When I give my preteen son a consequence for negative behavior, he doesn’t seem to care and usually just gets angry. So his negative behaviors continue and we fight all the time. What can I do to make consequences more effective?


Answer:

Tween Consequences

The first part of having your son earn consequences when he misbehaves involves making sure the consequences you use are meaningful to him. That means identifying privileges that are important to him and chores he doesn't like to do. If you take away those privileges or add those chores in response to his negative behaviors, he eventually should be motivated to reduce or stop his negative behaviors in order to avoid those consequences. In other words, going without those privileges and doing those extra chores becomes too painful for him and his only option is to change his behavior.

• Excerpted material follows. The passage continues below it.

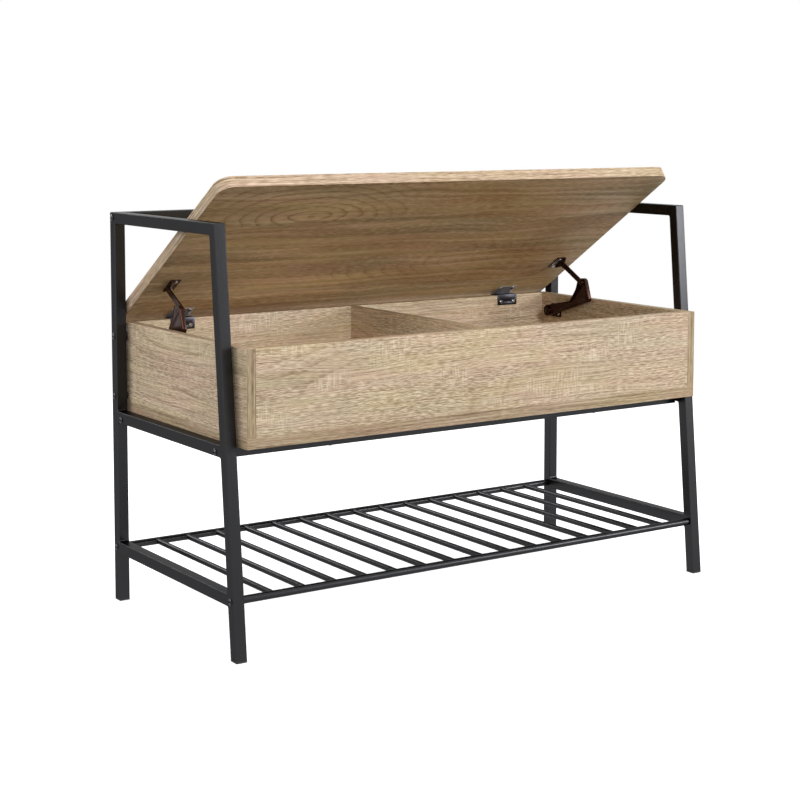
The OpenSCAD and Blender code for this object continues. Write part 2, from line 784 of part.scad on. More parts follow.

Also, the size and length of the consequence you use should match the severity of his negative behaviors. For example, taking away the privilege of playing video games for one day when your son refuses to follow an instruction would be reasonable. But having him do everyone's laundry for a week would be too much and probably would make him feel that you're not being fair in your discipline.

Some other things to consider are how you deliver a consequence and how you follow up. Let's say your son gets mad and calls you a name. If you immediately respond by shouting, "You are grounded from your soccer game tonight!", it's very likely he'll respond by getting angrier. A better approach might be using some empathy and giving him some time to calm down before you address the behavior. You could say, "I can see you are really upset right now. Please go to your room and calm down for a few minutes. Then we'll talk." After he calms down, explain what he did (called you a name), tell him what consequence he earned for using that behavior (he must apologize to you and help you with a chore) and teach and practice a different behavior he can use in the future (walk away and take a few deep breaths or go to his room when he starts feeling angry). 

One more thing:  Make sure you use praise and positive consequences to reward your son when he uses positive behaviors. If you give him only negative consequences, he'll feel like you only notice his negative behaviors and he won't have any motivation to use positive behaviors.

It's natural for kids to not like getting a consequence when they misbehave. But by constantly using meaningful, fair consequences and teaching alternative positive behaviors, you'll help your son understand the connection between how he behaves and what happens to him as a result of his behaviors.